The fear of a rip in the real

When I tell people that I’m afraid of public speaking, my words are typically misinterpreted. I receive well-intentioned advice on breathing techniques and other meditation tricks. Worse, I get reassurance that I’m a really good public speaker

Delivering has never been a source of worry for me. Give me a stage and an audience, I will keep them entertained. No, the fear goes deeper.

From as long as I can remember – from our very first oral presentation at school – I was afraid, because I took public speaking seriously. Our teachers would tell us to address the class live, not read from a text. I was one of the few – if not the only one – to follow that advice, always. And I could observe the difference, in how much attention I attracted, by presenting something part-improvised on the spot.

It continues to this day: whether conferences, programs or special events, I rely on a few notes at most. Here is my theory: humans are predators. We sense fear. We smell blood. We look. If you walk on a stage without a text memorized – without an armour of pre-digested words – but alive and vulnerable – then all eyes will be on you. People will give you their attention.

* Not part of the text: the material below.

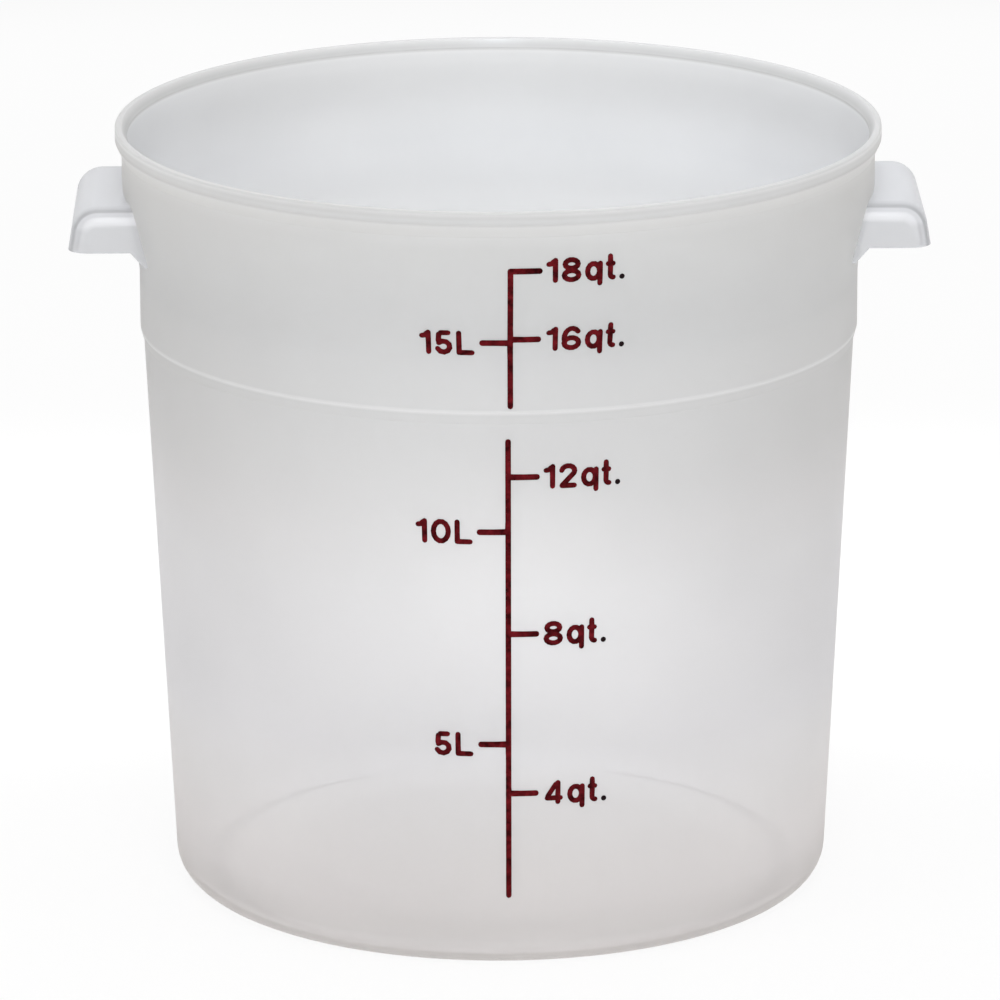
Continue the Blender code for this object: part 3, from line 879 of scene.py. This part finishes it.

If you play it well, then you have a chance to be heard, and impactful. A polished discourse, by contrast, is only make believe.   

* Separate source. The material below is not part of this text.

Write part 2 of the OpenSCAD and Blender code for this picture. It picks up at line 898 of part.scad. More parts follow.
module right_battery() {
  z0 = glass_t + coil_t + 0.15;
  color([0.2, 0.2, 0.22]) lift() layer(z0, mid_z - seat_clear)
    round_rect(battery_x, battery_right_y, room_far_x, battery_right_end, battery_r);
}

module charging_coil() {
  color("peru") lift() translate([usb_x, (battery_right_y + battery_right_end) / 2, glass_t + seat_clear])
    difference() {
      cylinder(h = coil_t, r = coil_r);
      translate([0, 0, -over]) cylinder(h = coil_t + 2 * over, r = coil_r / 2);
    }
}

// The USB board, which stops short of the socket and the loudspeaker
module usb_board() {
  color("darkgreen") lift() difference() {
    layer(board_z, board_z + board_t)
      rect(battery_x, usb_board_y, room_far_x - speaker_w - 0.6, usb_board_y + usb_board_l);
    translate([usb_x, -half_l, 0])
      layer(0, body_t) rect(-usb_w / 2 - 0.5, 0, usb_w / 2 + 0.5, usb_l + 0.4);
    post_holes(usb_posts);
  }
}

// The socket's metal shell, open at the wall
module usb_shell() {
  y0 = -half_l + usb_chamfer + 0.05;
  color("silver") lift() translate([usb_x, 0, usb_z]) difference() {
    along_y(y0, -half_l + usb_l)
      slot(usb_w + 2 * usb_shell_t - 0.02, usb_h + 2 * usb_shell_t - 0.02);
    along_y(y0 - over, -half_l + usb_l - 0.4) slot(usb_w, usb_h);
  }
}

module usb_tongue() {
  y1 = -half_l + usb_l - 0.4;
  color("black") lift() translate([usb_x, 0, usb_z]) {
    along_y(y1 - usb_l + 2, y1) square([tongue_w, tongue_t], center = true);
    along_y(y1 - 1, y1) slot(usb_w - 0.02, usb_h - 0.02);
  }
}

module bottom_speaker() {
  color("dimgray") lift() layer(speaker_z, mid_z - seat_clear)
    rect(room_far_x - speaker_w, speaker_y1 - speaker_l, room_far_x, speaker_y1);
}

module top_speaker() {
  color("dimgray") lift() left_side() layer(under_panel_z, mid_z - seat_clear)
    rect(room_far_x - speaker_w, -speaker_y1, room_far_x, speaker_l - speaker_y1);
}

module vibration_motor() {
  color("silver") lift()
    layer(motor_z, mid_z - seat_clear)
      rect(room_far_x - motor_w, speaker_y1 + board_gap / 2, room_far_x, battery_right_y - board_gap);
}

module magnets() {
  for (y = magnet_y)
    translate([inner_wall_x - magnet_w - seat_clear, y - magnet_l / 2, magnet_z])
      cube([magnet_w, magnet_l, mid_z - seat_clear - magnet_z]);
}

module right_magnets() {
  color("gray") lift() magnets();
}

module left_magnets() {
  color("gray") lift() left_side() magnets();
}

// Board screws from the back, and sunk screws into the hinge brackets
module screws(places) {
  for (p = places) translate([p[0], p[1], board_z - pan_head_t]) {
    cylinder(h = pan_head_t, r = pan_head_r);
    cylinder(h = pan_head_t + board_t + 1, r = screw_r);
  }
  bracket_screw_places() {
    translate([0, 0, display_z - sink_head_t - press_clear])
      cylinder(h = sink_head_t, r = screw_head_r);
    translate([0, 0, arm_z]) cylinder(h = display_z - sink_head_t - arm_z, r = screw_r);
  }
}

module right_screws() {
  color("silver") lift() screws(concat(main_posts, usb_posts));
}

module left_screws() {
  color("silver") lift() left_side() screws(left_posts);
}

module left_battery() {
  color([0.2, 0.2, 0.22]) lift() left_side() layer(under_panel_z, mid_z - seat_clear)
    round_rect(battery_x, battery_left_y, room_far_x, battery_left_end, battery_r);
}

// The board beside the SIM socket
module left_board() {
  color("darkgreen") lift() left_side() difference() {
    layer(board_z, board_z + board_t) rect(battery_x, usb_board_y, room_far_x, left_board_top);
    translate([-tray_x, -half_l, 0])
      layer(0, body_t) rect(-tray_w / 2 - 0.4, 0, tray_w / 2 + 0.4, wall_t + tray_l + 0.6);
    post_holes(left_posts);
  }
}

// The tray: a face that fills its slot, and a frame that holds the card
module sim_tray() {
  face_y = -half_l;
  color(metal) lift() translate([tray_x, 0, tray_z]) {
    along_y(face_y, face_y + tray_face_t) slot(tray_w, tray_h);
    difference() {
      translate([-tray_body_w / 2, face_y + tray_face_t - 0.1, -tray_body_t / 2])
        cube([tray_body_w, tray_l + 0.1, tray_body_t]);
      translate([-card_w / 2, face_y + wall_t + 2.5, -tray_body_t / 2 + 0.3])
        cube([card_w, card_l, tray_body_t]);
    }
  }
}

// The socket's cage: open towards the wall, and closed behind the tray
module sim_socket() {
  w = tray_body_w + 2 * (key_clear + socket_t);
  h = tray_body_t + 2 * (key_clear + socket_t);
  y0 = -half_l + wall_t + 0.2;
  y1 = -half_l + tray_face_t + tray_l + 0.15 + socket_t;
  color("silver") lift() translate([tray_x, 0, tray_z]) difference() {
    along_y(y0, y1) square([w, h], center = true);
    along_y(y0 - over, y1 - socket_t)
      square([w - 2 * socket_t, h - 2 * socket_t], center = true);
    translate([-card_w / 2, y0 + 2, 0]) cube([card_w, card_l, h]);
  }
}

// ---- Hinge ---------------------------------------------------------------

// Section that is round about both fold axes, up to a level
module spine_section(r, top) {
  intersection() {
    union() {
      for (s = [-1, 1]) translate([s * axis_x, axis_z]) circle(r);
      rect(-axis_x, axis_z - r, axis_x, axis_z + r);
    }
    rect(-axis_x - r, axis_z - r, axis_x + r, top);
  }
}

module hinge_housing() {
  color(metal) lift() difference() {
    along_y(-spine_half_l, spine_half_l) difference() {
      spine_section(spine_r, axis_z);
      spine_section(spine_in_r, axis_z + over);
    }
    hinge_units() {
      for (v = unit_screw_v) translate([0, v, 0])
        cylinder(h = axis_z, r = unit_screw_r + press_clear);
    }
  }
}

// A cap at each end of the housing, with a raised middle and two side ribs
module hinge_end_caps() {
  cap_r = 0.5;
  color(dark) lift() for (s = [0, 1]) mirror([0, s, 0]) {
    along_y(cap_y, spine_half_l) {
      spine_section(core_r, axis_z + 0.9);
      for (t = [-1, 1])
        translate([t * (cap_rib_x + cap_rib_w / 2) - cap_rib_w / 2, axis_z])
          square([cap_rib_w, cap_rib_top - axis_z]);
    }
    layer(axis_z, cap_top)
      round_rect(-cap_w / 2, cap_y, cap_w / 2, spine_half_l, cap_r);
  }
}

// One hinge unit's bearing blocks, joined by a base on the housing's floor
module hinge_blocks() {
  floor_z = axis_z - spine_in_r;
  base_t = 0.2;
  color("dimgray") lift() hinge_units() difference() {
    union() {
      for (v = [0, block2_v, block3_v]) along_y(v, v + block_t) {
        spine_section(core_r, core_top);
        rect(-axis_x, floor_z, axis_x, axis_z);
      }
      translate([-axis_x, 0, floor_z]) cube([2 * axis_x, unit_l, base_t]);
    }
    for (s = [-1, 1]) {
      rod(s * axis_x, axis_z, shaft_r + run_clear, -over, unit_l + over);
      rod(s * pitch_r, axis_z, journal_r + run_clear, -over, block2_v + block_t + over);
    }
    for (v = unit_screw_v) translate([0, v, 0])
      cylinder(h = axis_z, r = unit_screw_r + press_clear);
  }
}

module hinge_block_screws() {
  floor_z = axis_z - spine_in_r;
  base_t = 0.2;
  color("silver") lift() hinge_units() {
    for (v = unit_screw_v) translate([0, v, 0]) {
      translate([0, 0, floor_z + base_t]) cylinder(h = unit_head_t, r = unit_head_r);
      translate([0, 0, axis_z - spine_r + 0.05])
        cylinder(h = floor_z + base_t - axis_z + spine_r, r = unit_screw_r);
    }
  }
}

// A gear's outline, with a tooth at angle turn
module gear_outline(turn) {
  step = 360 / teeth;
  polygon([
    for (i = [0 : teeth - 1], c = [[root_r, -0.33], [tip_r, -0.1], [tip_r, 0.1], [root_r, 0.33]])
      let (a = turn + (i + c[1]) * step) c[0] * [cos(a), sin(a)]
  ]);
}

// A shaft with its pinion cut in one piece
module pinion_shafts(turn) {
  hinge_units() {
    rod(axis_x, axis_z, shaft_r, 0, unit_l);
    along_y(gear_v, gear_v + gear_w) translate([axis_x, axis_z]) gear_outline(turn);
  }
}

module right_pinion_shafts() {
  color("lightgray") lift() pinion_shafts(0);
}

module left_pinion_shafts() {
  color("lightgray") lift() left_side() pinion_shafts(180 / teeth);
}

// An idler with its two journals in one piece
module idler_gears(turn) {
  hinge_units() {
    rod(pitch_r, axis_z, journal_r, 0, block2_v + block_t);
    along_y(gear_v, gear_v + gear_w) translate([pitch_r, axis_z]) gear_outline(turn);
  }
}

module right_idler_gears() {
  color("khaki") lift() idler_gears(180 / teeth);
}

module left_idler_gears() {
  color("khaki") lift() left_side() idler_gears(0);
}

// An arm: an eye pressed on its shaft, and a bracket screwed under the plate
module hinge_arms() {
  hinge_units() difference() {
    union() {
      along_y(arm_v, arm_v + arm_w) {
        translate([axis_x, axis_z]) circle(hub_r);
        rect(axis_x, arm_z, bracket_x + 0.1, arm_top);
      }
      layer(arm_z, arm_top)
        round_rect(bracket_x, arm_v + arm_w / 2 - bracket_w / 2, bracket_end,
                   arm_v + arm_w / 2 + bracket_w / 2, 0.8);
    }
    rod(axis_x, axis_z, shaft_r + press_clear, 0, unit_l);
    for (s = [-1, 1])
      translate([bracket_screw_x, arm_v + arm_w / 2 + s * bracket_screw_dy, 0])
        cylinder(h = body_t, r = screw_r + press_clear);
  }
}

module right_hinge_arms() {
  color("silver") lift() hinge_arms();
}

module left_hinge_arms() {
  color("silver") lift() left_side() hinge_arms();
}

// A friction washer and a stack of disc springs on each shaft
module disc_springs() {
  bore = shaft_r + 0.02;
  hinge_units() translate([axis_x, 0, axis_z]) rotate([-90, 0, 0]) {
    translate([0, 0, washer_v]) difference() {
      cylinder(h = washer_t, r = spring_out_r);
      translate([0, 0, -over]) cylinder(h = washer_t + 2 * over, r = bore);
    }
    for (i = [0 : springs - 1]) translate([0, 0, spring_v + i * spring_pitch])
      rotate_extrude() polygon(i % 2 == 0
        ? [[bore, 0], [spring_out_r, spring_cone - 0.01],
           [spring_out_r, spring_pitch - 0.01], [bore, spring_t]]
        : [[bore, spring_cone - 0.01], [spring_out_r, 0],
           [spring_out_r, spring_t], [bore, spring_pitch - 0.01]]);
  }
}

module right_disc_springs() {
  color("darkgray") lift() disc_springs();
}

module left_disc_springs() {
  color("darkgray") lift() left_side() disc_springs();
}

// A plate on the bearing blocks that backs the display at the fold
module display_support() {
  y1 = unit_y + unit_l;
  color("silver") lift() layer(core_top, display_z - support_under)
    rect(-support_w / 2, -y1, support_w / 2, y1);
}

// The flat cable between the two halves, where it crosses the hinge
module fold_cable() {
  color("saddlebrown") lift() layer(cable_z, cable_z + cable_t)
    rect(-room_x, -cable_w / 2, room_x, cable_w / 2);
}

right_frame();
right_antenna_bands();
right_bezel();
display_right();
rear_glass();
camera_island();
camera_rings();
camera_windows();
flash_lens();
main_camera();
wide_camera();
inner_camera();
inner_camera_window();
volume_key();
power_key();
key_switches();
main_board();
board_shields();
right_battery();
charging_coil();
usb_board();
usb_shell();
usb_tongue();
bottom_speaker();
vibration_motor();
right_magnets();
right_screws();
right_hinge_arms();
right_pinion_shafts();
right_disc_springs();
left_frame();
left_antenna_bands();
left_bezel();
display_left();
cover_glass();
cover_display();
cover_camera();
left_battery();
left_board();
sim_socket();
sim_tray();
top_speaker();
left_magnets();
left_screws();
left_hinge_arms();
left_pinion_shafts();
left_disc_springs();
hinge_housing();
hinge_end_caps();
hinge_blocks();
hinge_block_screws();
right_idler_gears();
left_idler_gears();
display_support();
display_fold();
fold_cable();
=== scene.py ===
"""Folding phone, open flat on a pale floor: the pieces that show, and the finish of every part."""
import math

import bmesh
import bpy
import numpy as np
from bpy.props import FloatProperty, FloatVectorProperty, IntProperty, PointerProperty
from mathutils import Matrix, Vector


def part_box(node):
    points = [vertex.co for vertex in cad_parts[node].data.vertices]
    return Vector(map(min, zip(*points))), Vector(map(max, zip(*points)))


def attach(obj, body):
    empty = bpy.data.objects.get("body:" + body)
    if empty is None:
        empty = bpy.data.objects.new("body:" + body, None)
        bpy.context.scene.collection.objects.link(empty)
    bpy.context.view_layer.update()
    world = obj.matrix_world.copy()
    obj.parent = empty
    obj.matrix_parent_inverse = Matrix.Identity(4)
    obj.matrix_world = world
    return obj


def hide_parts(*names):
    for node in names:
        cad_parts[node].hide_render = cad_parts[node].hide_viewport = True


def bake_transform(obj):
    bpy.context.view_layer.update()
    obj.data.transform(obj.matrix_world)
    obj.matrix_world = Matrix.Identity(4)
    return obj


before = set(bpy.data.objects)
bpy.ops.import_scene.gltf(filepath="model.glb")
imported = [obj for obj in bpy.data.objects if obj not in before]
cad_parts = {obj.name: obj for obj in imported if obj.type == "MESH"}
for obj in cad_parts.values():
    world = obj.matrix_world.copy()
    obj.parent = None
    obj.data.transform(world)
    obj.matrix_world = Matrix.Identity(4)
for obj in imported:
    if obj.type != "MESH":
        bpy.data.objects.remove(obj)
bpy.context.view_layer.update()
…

So, yes, the fear comes from taking a risk – the fear of bombing, ridicule, embarrassment, and status loss, which I expose myself to by insisting on a measure of ‘aliveness’.

More precisely, the fear is of seeming deranged, and the rejection that would follow. This is the downside of genuinely wanting attention, so that I get a shot at stretching perceptions, and rewiring the brains of your audience.

To do this meaningfully, the trick is to focus not on delivery, but content. What you say, not how you say it. And here, I believe, is where the core of the fear lies. The same fear shadows my editorial work. It stems from taking language seriously.

The Chinese tradition distinguishes the feelings of fear and worry.

Worry, associated to the element Earth, is what you feel when you place a seed in the ground, and wait for it to grow. It is what you feel when your child is at school, your husband abroad, or whenever things must happen that are beyond your control.

Fear is associated with Water. It is about excess and brutal danger. It is a flooding river suddenly breaking the dyke, and wiping off in a moment the work of centuries. It is a release of tension, forces greater than the human unleashing over us. It is visions of horror. 

Language holds humanity together. It is the medium that holds our social worlds, by shaping the stories and beliefs that guide our day to day decisions. Mess with it too much, and who knows what chaos will ensure. Revolutions all started with a speech.

We’re at a crossroads of history. We must urgently shift our paradigm, develop new myths and beliefs to guide our day to day decisions. We must work on minds and hearts. Language is an ideal tool to that end. But not an entirely safe one.

My work, as a writer, speaker or editor, is to rewire brains: separate concepts and ideas, bring others together, associating them with new emotions, to build new pathways connecting different planes of reality. And as I try to do that, I fear that, unwittingly, I might create a rip in the fabric of our common world, disturb old forces, and unleash a demon.